Anonymous Max Wilde said...

Well, since you have already discussed my evocative anagram, I'll go a little off-topic and share some useless information: the most commonly used word in horror movie titles is "dead", followed by "night" and "blood" with "evil" coming in at #8. BTW the most commonly used word in adult movie titles is (drumroll) "sex."

September 15, 2012  
Blogger Peter Rozovsky said...

I thought the most common word in horror-movie titles was II, as in Friday the 13th, Part ....

September 15, 2012  
Blogger Peter Rozovsky said...

Evil Night is good, but I like Dead Blood better. Night Blood and Evil Dead are all right, but Dead Evil sounds a bit like an action movie rather than horror.

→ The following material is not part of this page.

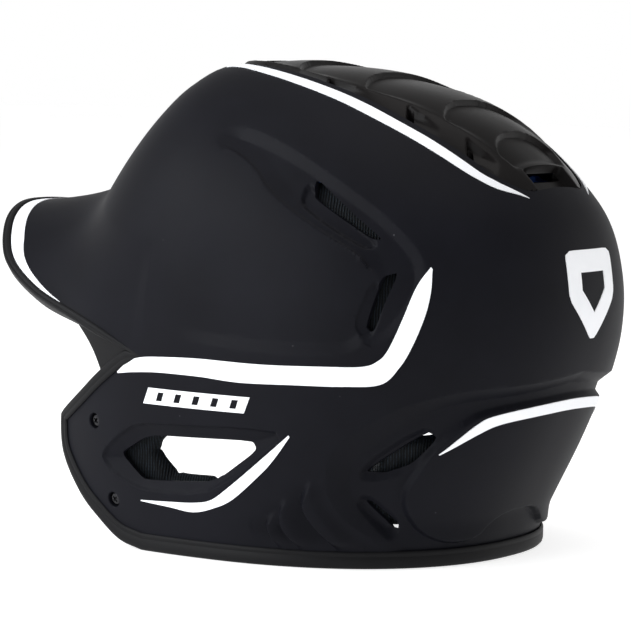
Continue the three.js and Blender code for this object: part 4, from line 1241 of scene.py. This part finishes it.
def web_parts(side):
    """The web that closes the corner between bill and flap, with a hollow free edge."""
    s, t = np.meshgrid(np.linspace(0, 1, 25), np.linspace(0, 1, 17), indexing="ij")
    along_bill = bill_edge(lerp(0.985, 0.80, s))
    along_flap = flap_front(lerp(0.0, 0.47, s), np.zeros(s.shape))[0]
    notch = bill_edge(np.array(0.985))
    p = lerp(along_bill, along_flap, t[..., None])
    pull = (0.06 * np.sin(math.pi * t) * s ** 2)[..., None]
    p = lerp(p, notch, pull)
    out = np.cross(bill_edge(np.array(0.80)) - notch, flap_front(0.47, 0.0)[0] - notch)
    out = unit(out * np.sign(out[0]))
    dish = (0.5 + 0.9 * np.sin(math.pi * t) * s)[..., None]
    face, rear = p - out * dish, p - out * 3.6
    points, faces = closed_solid(face.reshape(-1, 3), rear.reshape(-1, 3), grid_faces(24, 16))
    return points * np.array([side, 1, 1]), faces.tolist()


moulding_parts += [web_parts(1), web_parts(-1)]
moulding = joined(moulding_parts, "rubber_moulding")
shade(moulding, 45)
dress(moulding, rubber_black, "moulding_black", ROOT, "edge_moulding")


# ---- jaw-guard screws ----
SHANK_R = 2.0
SHANK_END = -11.5


def screw_piece(name, node):
    joint = next(j for j in frame["joints"] if j["child"] == node)
    axis = Vector(joint["axis"]).normalized()
    origin = Vector(joint["pos_m"]) / MM - Vector(OFFSET)
    top_of_head = HEAD_FLOOR + 1.5
    dome = [(HEAD_R - in_by, top_of_head - down)
            for in_by, down in ((1.2, 0.03), (0.6, 0.15), (0.2, 0.42), (0, 0.85))]
    profile = [(0, top_of_head), *dome, (HEAD_R, HEAD_FLOOR), (SHANK_R, HEAD_FLOOR),
               (SHANK_R, SHANK_END + 0.6), (SHANK_R - 0.6, SHANK_END), (0, SHANK_END)]
    obj = make(name, *lathe_parts(profile, origin, axis, 40))
    turn = Vector((0, 0, 1)).rotation_difference(axis).to_matrix()
    for quarter in (0, math.pi / 2):
        spin = Matrix.Rotation(quarter + 0.5, 3, "Z")
        outline = [(-1.75, 0.25), (1.75, 0.25), (0.7, -1.05), (-0.7, -1.05)]
        points = []
        for y in (-0.45, 0.45):
            points += [turn @ (spin @ Vector((x, y, top_of_head + h))) + origin for x, h in outline]
        faces = [[0, 1, 2, 3], [7, 6, 5, 4], [0, 4, 5, 1], [1, 5, 6, 2], [2, 6, 7, 3], [3, 7, 4, 0]]
        carve(obj, joined([(np.array([list(q) for q in points]), faces)]), solver="EXACT")
    shade(obj, 35)
    return dress(obj, screw_black, "screw_black", node, node)


for side, _ in SIDES:
    for row in SCREWS:
        screw_piece(f"cross_head_{row}_{side}", f"jaw_guard_screw_{row}_{side}")
        nut = frame["nodes"][f"jaw_guard_nut_{row}_{side}"]
        nut.data.materials.clear()
        nut.data.materials.append(nut_zinc)


# ---- foam liner and comfort pads ----
def places_of(mesh):
    flat = np.zeros(len(mesh.vertices) * 3, np.float32)
    mesh.vertices.foreach_get("co", flat)
    return flat.reshape(-1, 3)


def normals_of(mesh):
    flat = np.zeros(len(mesh.vertices) * 3, np.float32)
    mesh.vertex_normals.foreach_get("vector", flat)
    return flat.reshape(-1, 3)


def move_to(obj, places):
    obj.data.vertices.foreach_set("co", places.astype(np.float32).reshape(-1))
    obj.data.update()


def soft_copy(name, node, voxel, shrink):
    """A CAD soft solid remeshed evenly, rounded a little and drawn in by shrink."""
    source = frame["nodes"][node].data.copy()
    obj = link(name, source)
    work = bmesh.new()
    work.from_mesh(source)
    bmesh.ops.remove_doubles(work, verts=work.verts, dist=0.00001)
    bmesh.ops.recalc_face_normals(work, faces=work.faces)
    work.to_mesh(source)
    work.free()
    remesh = obj.modifiers.new("remesh", "REMESH")
    remesh.mode = "VOXEL"
    remesh.voxel_size = voxel
    settle(obj, remesh)
    even = obj.modifiers.new("even", "SMOOTH")
    even.factor = 0.5
    even.iterations = 3
    settle(obj, even)
    move_to(obj, places_of(obj.data) - normals_of(obj.data) * shrink)
    return obj


CLOTH_FRAMES = 20


def inflate(obj, cap):
    """Blows the pad up as cloth, and keeps each point within cap of where it was."""
    scene = bpy.context.scene
    cloth = obj.modifiers.new("cloth", "CLOTH")
    cloth.settings.quality = 5
    cloth.settings.mass = 0.3
    cloth.settings.tension_stiffness = 15
    cloth.settings.compression_stiffness = 15
    cloth.settings.bending_stiffness = 0.5
    cloth.settings.use_pressure = True
    cloth.settings.uniform_pressure_force = 4
    cloth.settings.effector_weights.gravity = 0
    cloth.collision_settings.use_collision = False
    before = places_of(obj.data)
    for step in range(1, CLOTH_FRAMES + 1):
        scene.frame_set(step)
    shaped = obj.evaluated_get(bpy.context.evaluated_depsgraph_get())
    after = places_of(shaped.data).copy()
    obj.modifiers.remove(cloth)
    scene.frame_set(1)
    move = after - before
    length = np.linalg.norm(move, axis=1, keepdims=True)
    move *= np.minimum(1, cap / np.maximum(length, 1e-9))
    move_to(obj, before + move)


def subdivide(obj):
    rounder = obj.modifiers.new("rounder", "SUBSURF")
    rounder.levels = 1
    rounder.render_levels = 1
    settle(obj, rounder)


def groove(obj, pitch, depth=1.3, width=1.6):
    """Sewn seams: pulls the cover in along evenly spaced lines that run up and down the pad."""
    places = places_of(obj.data)
    design = places / MM - OFFSET
    round_way = unroll(design)[:, 0] if np.abs(design[:, 0]).mean() > 30 else design[:, 0] + 0.5 * pitch
    to_seam = np.abs((round_way / pitch) % 1 - 0.5) * pitch
    pull = depth * np.exp(-((to_seam / width) ** 2))
    move_to(obj, places - normals_of(obj.data) * (pull * MM)[:, None])


PADS = {
    "brow_pad": 2.2, "temple_pad": 2.4, "side_pad": 2.4, "rear_pad": 2.4, "nape_pad": 2.4,
    "crown_pad": 2.6, "ear_pad": 2.2,
}
PAIRED = ("temple_pad", "side_pad", "ear_pad")


def flip_copy(obj, name):
    mesh = obj.data.copy()
    mesh.transform(Matrix.Scale(-1, 4, (1, 0, 0)))
    mesh.flip_normals()
    return link(name, mesh)


LIP_RISE = 7.0


def raise_lip(obj):
    """Lifts the floor of the ear pad's opening, more the deeper it lies inside the helmet."""
    places = places_of(obj.data)
    design = places / MM - OFFSET
    surface = left_side(design[:, 1], np.clip(design[:, 2], 12, 84))[0]
    depth = np.clip((surface[:, 0] - design[:, 0] - 5) / 11, 0, 1)
    z = design[:, 2]
    share = smooth((z - 18) / 14) * (1 - smooth((z - 40) / 6))
    share *= smooth((design[:, 1] + 26) / 8) * smooth((50 - design[:, 1]) / 10)
    places[:, 2] += (LIP_RISE * MM * share * depth).astype(np.float32)
    move_to(obj, places)


NAPE_REACH = math.radians(4.0)
NAPE_DROP = 2.0


def widen_nape(obj):
    """Draws the ends of the nape pad forward and down, to lie behind the lower rear vents."""
    places = places_of(obj.data)
    design = places / MM - OFFSET
    angle = np.arctan2(design[:, 1] - 20, np.abs(design[:, 0]))
    share = smooth((math.radians(62) - angle) / math.radians(20))
    places[:, 2] -= NAPE_DROP * MM * share * smooth((40 - design[:, 2]) / 20)
    turn = -NAPE_REACH * share * np.sign(design[:, 0])
    x, y = design[:, 0].copy(), design[:, 1] - 20
    places[:, 0] = (x * np.cos(turn) - y * np.sin(turn) + OFFSET[0]) * MM
    places[:, 1] = (x * np.sin(turn) + y * np.cos(turn) + 20 + OFFSET[1]) * MM
    move_to(obj, places)


def finish_soft(obj, material, slot, node, smoothing, fill):
    shade(obj, smoothing)
    dress(obj, material, slot, ROOT, node)


PAD_FINISH = (mesh_fabric, "mesh_fabric")
FOAM_FINISH = (foam_blue, "foam_blue")
WIDE_QUILT = ("brow_pad", "nape_pad", "ear_pad")
for pad, cap in PADS.items():
    node = f"{pad}_left" if pad in PAIRED else pad
    cover = soft_copy(f"{pad}_cover_left" if pad in PAIRED else f"{pad}_cover", node, 0.0045, 0.0016)
    if pad == "ear_pad":
        raise_lip(cover)
    if pad == "nape_pad":
        widen_nape(cover)
    inflate(cover, cap * MM)
    subdivide(cover)
    groove(cover, 26.0 if pad in WIDE_QUILT else 22.0)
    finish_soft(cover, *PAD_FINISH, node, 180, 0.7)
    if pad in PAIRED:
        finish_soft(flip_copy(cover, f"{pad}_cover_right"), *PAD_FINISH, f"{pad}_right", 180, 0.7)


def face_with_mesh(obj):
    """Gives a side block the knitted mesh on the face that shows through the shell's vents; only the left block
    keeps it, since the right copy's materials are cleared.
    """
    obj.data.materials.append(mesh_fabric)
    for polygon in obj.data.polygons:
        if polygon.normal.x > 0.35:
            polygon.material_index = 1


for liner in ("front_foam_liner", "rear_foam_liner", "crown_foam_liner", "side_foam_liner_left"):
    block = soft_copy(liner.replace("_liner", "_block"), liner, 0.004, 0.0003)
    subdivide(block)
    finish_soft(block, *FOAM_FINISH, liner, 50, 1.0)
    if liner.startswith("side"):
        face_with_mesh(block)
        twin = flip_copy(block, "side_foam_block_right")
        finish_soft(twin, *FOAM_FINISH, "side_foam_liner_right", 50, 1.0)

# ---- floor, light and camera ----
FLOOR_HALF = 6.0
floor_mesh = bpy.data.meshes.new("floor")
corners = [(x * FLOOR_HALF, y * FLOOR_HALF, 0) for x, y in ((-1, -1), (1, -1), (1, 1), (-1, 1))]
floor_mesh.from_pydata(corners, [], [(0, 1, 2, 3)])
floor = link("floor", floor_mesh)
floor.location.z = -0.0002
paper, tree, shader = new_material("floor_paper", (0.6, 0.6, 0.6), 0.9, specular=0.1)
tone = ramp(tree, noise(tree, coordinates(tree), 3, 2), 0.3, 0.7, ((0.58, 0.58, 0.58), (0.62, 0.62, 0.62)))
tree.links.new(tone, shader.inputs["Base Color"])
shader.inputs["Emission Color"].default_value = (1, 1, 1, 1)
shader.inputs["Emission Strength"].default_value = 0.74
floor_mesh.materials.append(paper)

CAMERA_AZIMUTH = math.radians(31.5)
CAMERA_ELEVATION = math.radians(5.0)
CAMERA_ROLL = math.radians(1.5)
CAMERA_DISTANCE = 1.5
CAMERA_TARGET = Vector((-0.0027, 0.00535, 0.0982))
CAMERA_LENS = 189.7
towards = Vector((math.cos(CAMERA_AZIMUTH) * math.cos(CAMERA_ELEVATION),
                  math.sin(CAMERA_AZIMUTH) * math.cos(CAMERA_ELEVATION), math.sin(CAMERA_ELEVATION)))
level_right = Vector((-math.sin(CAMERA_AZIMUTH), math.cos(CAMERA_AZIMUTH), 0))
level_up = towards.cross(level_right)
right = level_right * math.cos(CAMERA_ROLL) + level_up * math.sin(CAMERA_ROLL)
up = level_up * math.cos(CAMERA_ROLL) - level_right * math.sin(CAMERA_ROLL)
camera = link("camera", bpy.data.cameras.new("camera"))
camera.data.lens = CAMERA_LENS
camera.data.sensor_width = 36
camera.data.clip_end = 50
spot = CAMERA_TARGET + towards * CAMERA_DISTANCE
camera.matrix_world = Matrix((
    (right.x, up.x, towards.x, spot.x), (right.y, up.y, towards.y, spot.y),
    (right.z, up.z, towards.z, spot.z), (0, 0, 0, 1)))
bpy.context.scene.camera = camera


def area_light(name, place, target, size, power, color):
    light = bpy.data.lights.new(name, "AREA")
    light.shape = "RECTANGLE"
    light.size, light.size_y = size
    light.energy = power
    light.color = color
    obj = link(name, light)
    obj.location = place
    obj.rotation_mode = "QUATERNION"
    obj.rotation_quaternion = (Vector(target) - Vector(place)).to_track_quat("-Z", "Y")


area_light("key", (1.1, -1.5, 1.5), (0, 0, 0.1), (1.4, 1.0), 30, (0.96, 0.98, 1.0))
area_light("side", (1.5, -0.5, 0.6), (0, 0, 0.1), (1.2, 1.2), 18, (0.96, 0.98, 1.0))
area_light("crown", (-0.1, 0.2, 1.9), (0, 0, 0.15), (1.2, 1.6), 12, (1.0, 0.98, 0.97))
area_light("rim", (-1.3, 1.5, 0.9), (0, 0, 0.12), (0.8, 1.2), 1.5, (1.0, 0.96, 0.93))
world = bpy.data.worlds.new("studio")
bpy.context.scene.world = world
world.use_nodes = True
tree = world.node_tree
sky = tree.nodes["Background"]
direction = tree.nodes.new("ShaderNodeTexCoord")
split = tree.nodes.new("ShaderNodeSeparateXYZ")
tree.links.new(direction.outputs["Generated"], split.inputs["Vector"])
tree.links.new(ramp(tree, split.outputs["Z"], 0.10, 0.45, ((1, 1, 1), (0.35, 0.35, 0.35))), sky.inputs["Color"])
sky.inputs["Strength"].default_value = 1.0
bpy.context.scene.view_settings.view_transform = "Standard"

Sorry, but I can't do much with just sex.

Where did you find that ranking of words in horror-movie titles? Or did you compile it informally yourself?

September 15, 2012  
Anonymous Max Wilde said...

Bloody Night of the Evil Dead?
Can't take the credit. Found the movie title info here:
http://amorphousblog.com/2010/most-common-words-in-movie-titles-by-genre/

September 15, 2012  
Blogger Peter Rozovsky said...

OK. I'll take one more shot at posting a coherent comment, then I'll go to sleep.

I see that "big" made the comedy and adult lists. "Little," however, makes just one of those, but it does make the romance list.

Damn, I may never sleep again.

September 15, 2012  
Anonymous solo said...

Roger Smith writes horror novels now? Gee, from crime to horror: things must be getting pretty bad in SA. Or maybe it's the writing career that's not working out.

On the other hand, shooting dead mining workers is more horror than crime, isn't it?

I'm a Mario Bava fan. But more so of his earlier athmospheric horror movies than a later gore-filled one like Ecologia del delitto. The film you mention, Friday the 13th II borrowed two scenes directly from Bava's film.

That film has many titles, some of them relevant to your discussion here. After the lame original title they gave it an even lamer one: Reazione a catena (Chain Reaction)

English language titles were better: Bay of Blood, Twitch of the Death Nerve. And the English didn't take any chances: when Blood Bath didn't seem to do the trick, they went with Blood Bath Bay of Death.

It's probably Bava's most influential movie. But nowhere near being one of his best ones.

September 15, 2012  
Blogger Peter Rozovsky said...

Oh, I don't know. Smith set this book in the U.S., so maybe America is the country he things is pretty horrible.